**Task**
Take the data below and copy exactly the lines starting at the one with "nodes.update(tray_pads())" and finishing at the one with "from __future__ import annotations", both included.
** begin **
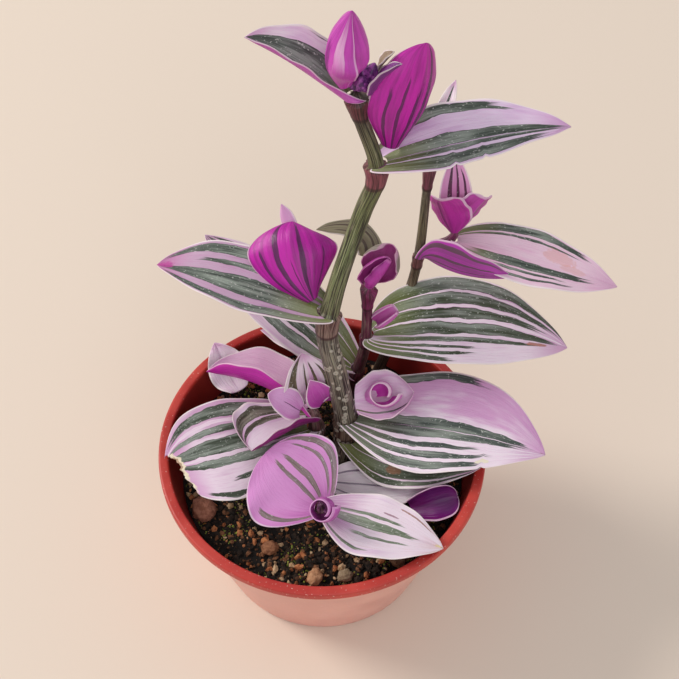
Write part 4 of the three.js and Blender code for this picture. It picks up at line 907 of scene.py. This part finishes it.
def leaf_look(name, leaf, length):
    look = Look(
        "skin_" + name, Subsurface_Weight=0.1, Subsurface_Scale=0.0012,
        Subsurface_Radius=(1.0, 0.6, 0.8),
    )
    seed = (sum(map(ord, name)) % 97) * 3.1
    u, v, _ = look.parts(look.uv())
    wide = leaf.width

    def grain(finest, longest, offset, detail=2):
        """Noise drawn out along the blade, with the size of its grain in millimetres."""
        x = look.times(u, wide / finest)
        y = look.times(v, length / longest)
        return look.noise(look.vector(x, y, seed + offset), 1, detail, 0.6)

    def swing(value, reach):
        return look.times(look.minus(value, 0.5), reach)

    streaks = grain(0.55, 14, 0, 3)
    bands = grain(1.8, 18, 5)
    tone = grain(3.5, 16, 9)
    patches = grain(6, 9, 13)
    dots = grain(0.45, 0.9, 21)
    fine = grain(0.2, 8, 43)
    across = look.plus(look.plus(u, swing(patches, 0.07)), swing(bands, 0.02))
    ahead = look.plus(look.math("MAXIMUM", v, 0.12), swing(streaks, -0.34))
    drift = look.times(look.minus(u, 0.5), leaf.blush)
    paler = look.plus(look.plus(tone, drift), look.times(v, 0.2))

    # Upper side: pale and pink patches, pale stripes and fine veins
    top = look.wash(leaf.light, leaf.pink, 0.3, 0.7, paler, 0.8, 0)
    top = look.wash(top, leaf.tip_pink, 0.75, 1.0, v, 0, 0.7)
    if leaf.pale:
        lit = look.minus(stripe_ramp(look, across, leaf.pale), 0.4)
        top = look.wash(top, leaf.light, -0.1, 0.1, look.plus(lit, swing(streaks, 0.5)))
    top = look.wash(top, leaf.tip_pink, 0.54, 0.64, fine, 0, 0.25)
    if leaf.heart:
        top = look.wash(top, leaf.heart, 0.03, 0.3, ahead, 0.75, 0)

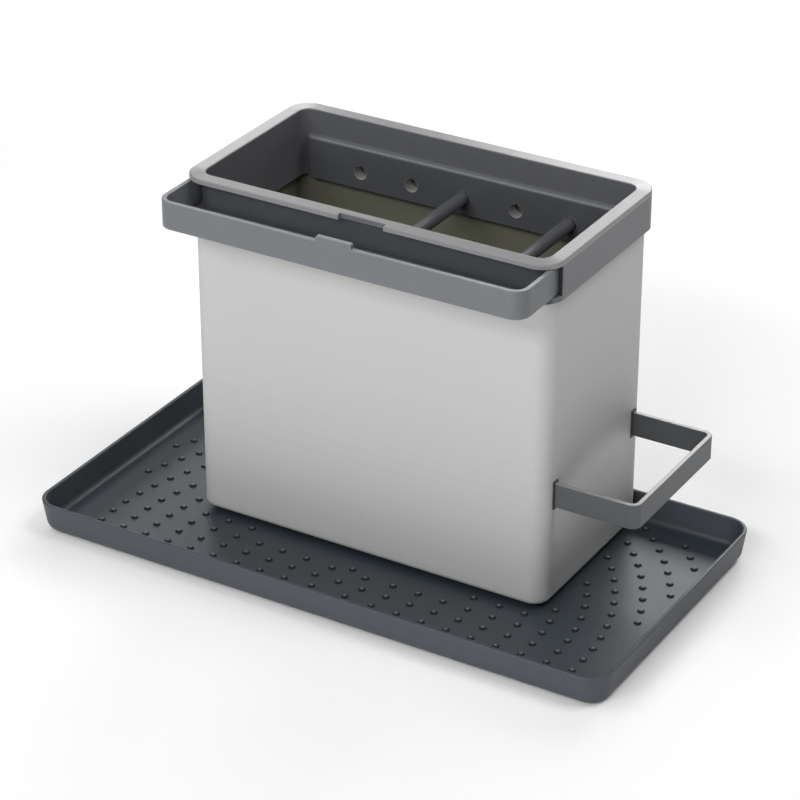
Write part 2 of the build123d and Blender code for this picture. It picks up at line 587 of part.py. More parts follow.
def loop_guides():
    """Square tubes inside the box that keep the loop level, with webs to the long wall."""
    guides = {}
    inner_size = (BOX_INNER_LENGTH, BOX_INNER_DEPTH, BOX_INNER_RADIUS)
    inside = slab(*inner_size, BOX_BOTTOM, STEEL_TOP, BOX_BACK_OFFSET)
    for name, y in arm_ys().items():
        side = -1 if name == "front" else 1
        tube = bar_x(GUIDE_OUTER, GUIDE_END, BOX_RIGHT_INSIDE, y, LOOP_MIDDLE)
        wall_y = BOX_BACK_OFFSET + side * BOX_INNER_DEPTH / 2
        web_y = sorted((y + side * GUIDE_BORE[0] / 2, wall_y))
        for level in (-1, 1):
            web_z = LOOP_MIDDLE + level * (GUIDE_OUTER[1] - GUIDE_WEB) / 2
            web_x = (GUIDE_END, BOX_RIGHT_INSIDE - BOX_INNER_RADIUS)
            tube = tube + block(web_x, web_y, around(web_z, GUIDE_WEB))
        bore = bar_x(GUIDE_BORE, GUIDE_END + GUIDE_WALL, BOX_RIGHT_INSIDE + CUT, y, LOOP_MIDDLE)
        guides[f"loop_guide_{name}"] = (tube & inside) - bore
    return guides


def model():
    """Every node by name."""
    nodes = {"drip_tray": drip_tray(), "steel_box": steel_box(), "drain_plate": drain_plate()}
    nodes.update(tray_pads())
    nodes.update(box_feet())
    nodes["collar"] = collar()
    nodes.update(rod_strips())
    nodes.update(divider_rods())
    nodes["cloth_rail"] = cloth_rail()
    nodes.update(rail_glides())
    nodes["bottle_loop"] = bottle_loop()
    nodes.update(loop_stops())
    nodes.update(slot_bezels())
    nodes.update(loop_guides())
    return nodes


for node, shape in model().items():
    export_step(shape, f"parts/{node}.step")
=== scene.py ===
"""Looks of a kitchen sink caddy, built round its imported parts.

Lengths are in metres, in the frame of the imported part: +Z up, the origin under the middle of the
drip tray, the cloth rail towards -Y and the bottle loop towards +X. Colours are linear.
"""

from __future__ import annotations

import logging
import math
from abc import ABC, abstractmethod
from collections.abc import Callable
from dataclasses import dataclass, field
from enum import Enum

import bmesh
import bpy
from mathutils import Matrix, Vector

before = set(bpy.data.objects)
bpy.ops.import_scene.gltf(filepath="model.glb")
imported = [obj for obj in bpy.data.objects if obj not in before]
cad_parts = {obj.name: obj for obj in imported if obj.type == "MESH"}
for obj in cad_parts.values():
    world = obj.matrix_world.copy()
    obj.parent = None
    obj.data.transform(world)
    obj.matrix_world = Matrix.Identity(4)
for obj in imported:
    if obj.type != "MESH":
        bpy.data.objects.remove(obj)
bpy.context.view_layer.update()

MM = 0.001
LOG = logging.getLogger("sink_caddy")

Colour = tuple[float, float, float]
Place = tuple[float, float, float]


class Corner(Enum):
    """The corners that the pads and the feet stand at."""

    FRONT_LEFT = "front_left"
    FRONT_RIGHT = "front_right"
    BACK_LEFT = "back_left"
    BACK_RIGHT = "back_right"


class End(Enum):
    """The ends of the loop's slots and of the rods."""

    FRONT = "front"
    BACK = "back"


class Sum(Enum):
    """What a math node works out from its values."""

    PLUS = "ADD"
    MINUS = "SUBTRACT"
    TIMES = "MULTIPLY"
    OVER = "DIVIDE"
    BELOW = "LESS_THAN"
    ABOVE = "GREATER_THAN"
    LEAST = "MINIMUM"
    MOST = "MAXIMUM"
    ROOT = "SQRT"
    DISTANCE = "ABSOLUTE"
    THERE_AND_BACK = "PINGPONG"


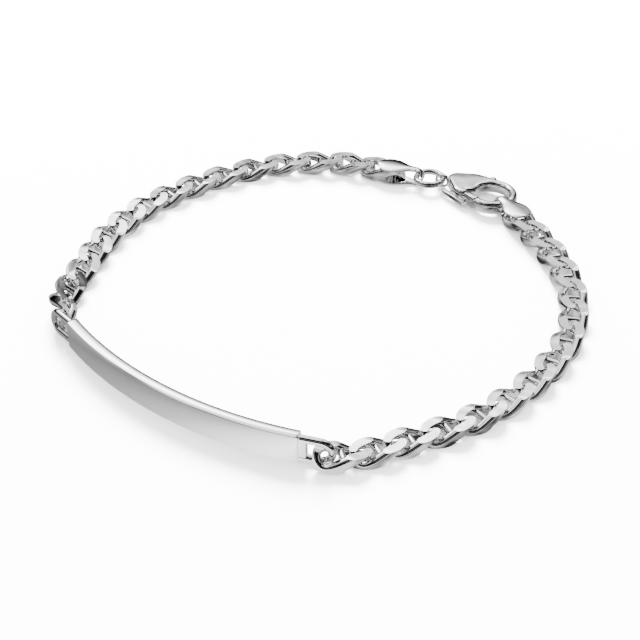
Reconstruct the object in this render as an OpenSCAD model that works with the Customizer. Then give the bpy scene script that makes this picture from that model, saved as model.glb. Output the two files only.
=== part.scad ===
// Silver name bracelet, lying on a table with its clasp closed.
// The chain lies flat, and the curved plate stands on its long edge.
// All sizes are millimetres. The origin is on the table, in the middle of the laid bracelet.

/* [Plate] */
// Length of the name plate, along its middle surface
plate_len = 34.8; // [28:0.5:46]
// Height of the plate as it stands on its long edge
plate_h = 3.7; // [3.4:0.05:5]
// Thickness of the plate
plate_t = 1.4; // [1:0.05:2]
// Radius that the plate's middle surface is bent to
plate_bend_r = 49; // [38:0.5:70]
// Small flat where the plate's faces meet
plate_bevel = 0.12; // [0.05:0.01:0.3]
// Length of the set-back tongue at each end of the plate
tongue_len = 0.9; // [0.6:0.05:1.1]
// Thickness of the tongue
tongue_t = 0.8; // [0.6:0.05:1]
// Distance from the plate's end to the outside of chain A's wire eye
eye_reach_a = 4.5; // [4.3:0.05:4.8]
// Distance from the plate's end to the outside of chain B's wire eye
eye_reach_b = 4.2; // [3.9:0.05:5]
// Turn of chain A's wire eye outwards from the plate's line, in degrees
eye_turn = 8; // [4:1:12]
// Height of the wire eye, outside
eye_h = 3.5; // [3.3:0.05:4]
// Wire of the eye
eye_wire = 0.75; // [0.6:0.05:0.9]

/* [Chain] */
// Distance between the middles of neighbouring links
link_pitch = 4.42; // [4.2:0.02:4.7]
// Lengthwise play between neighbouring links
link_play = 0.32; // [0.28:0.02:0.4]
// Width of a link, outside
link_w = 3.7; // [3.6:0.05:4.6]
// Wire of a link at its ends
link_wire = 0.94; // [0.8:0.02:1]
// Wire of a link along its sides
link_side = 1.15; // [1:0.05:1.25]
// Thickness of the chain between its two cut faces
link_t = 1.7; // [1.5:0.05:1.9]
// Slope of a link's end where it crosses the next link's, in degrees
link_twist = 50; // [48:0.5:53]
// Straight stud across the middle of a link
stud_d = 0.75; // [0.5:0.05:0.9]
// Play of chain A's first link in the plate's eye
eye_play_a = 0.79; // [0.5:0.02:0.9]
// Play of chain B's first link in the plate's eye
eye_play_b = 1.1; // [0.5:0.02:1.4]

/* [End caps] */
// Width of an end cap's rounded end
cap_w = 3.4; // [2.8:0.1:4]
// Width of an end cap's neck
cap_neck_w = 1.3; // [1:0.05:1.6]
// Height of a folded end cap
cap_h = 2.5; // [2.45:0.05:3]
// Thickness of the strip that an end cap is folded from
cap_sheet = 0.22; // [0.2:0.01:0.25]
// Distance from the post to the rounded tip
cap_tip = 2.2; // [1.8:0.05:2.6]
// Distance from the post to the outside of the fold
cap_reach = 4.3; // [3.9:0.05:5]
// Post that crosses an end cap inside its link
post_d = 0.7; // [0.5:0.05:0.8]

/* [Jump ring] */
// Outer diameter of the jump ring
ring_d = 4.3; // [3.9:0.1:5]
// Wire of the jump ring
ring_wire = 0.7; // [0.6:0.05:0.8]

/* [Clasp] */
// Thickness of the clasp
clasp_t = 1.8; // [1.5:0.05:2]
// Outer radius of the claw
claw_r = 3.4; // [3.3:0.05:3.8]
// Radius of the hole in the claw
claw_hole_r = 2.2; // [2.1:0.05:2.4]
// Distance from the tail's hole to the middle of the claw
claw_dist = 7.65; // [7.3:0.05:8.2]
// How far the claw's middle lies off the line of the tail
claw_offset = 0.7; // [0.3:0.05:0.9]
// Radius of the clasp's shoulder
shoulder_r = 2.85; // [2.6:0.05:3.3]
// Radius of the body's narrow end, beside the tail
tail_r = 1.45; // [1:0.05:1.6]
// Outer diameter of the tail's upright eye
tail_d = 2.1; // [1.9:0.05:2.3]
// Hole of the tail's eye
tail_hole_d = 1.35; // [1.2:0.05:1.4]
// Width of the tail's eye
tail_w = 0.65; // [0.5:0.05:0.8]
// Pin that the lever turns on
pin_d = 0.6; // [0.4:0.05:0.8]
// Thickness of the lever's web, inside the body's slot
lever_t = 0.6; // [0.4:0.05:0.8]
// Width of the lever's gate
gate_w = 1.1; // [0.9:0.05:1.2]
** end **
**Task response**
    nodes.update(tray_pads())
    nodes.update(box_feet())
    nodes["collar"] = collar()
    nodes.update(rod_strips())
    nodes.update(divider_rods())
    nodes["cloth_rail"] = cloth_rail()
    nodes.update(rail_glides())
    nodes["bottle_loop"] = bottle_loop()
    nodes.update(loop_stops())
    nodes.update(slot_bezels())
    nodes.update(loop_guides())
    return nodes


for node, shape in model().items():
    export_step(shape, f"parts/{node}.step")
=== scene.py ===
"""Looks of a kitchen sink caddy, built round its imported parts.

Lengths are in metres, in the frame of the imported part: +Z up, the origin under the middle of the
drip tray, the cloth rail towards -Y and the bottle loop towards +X. Colours are linear.
"""

from __future__ import annotations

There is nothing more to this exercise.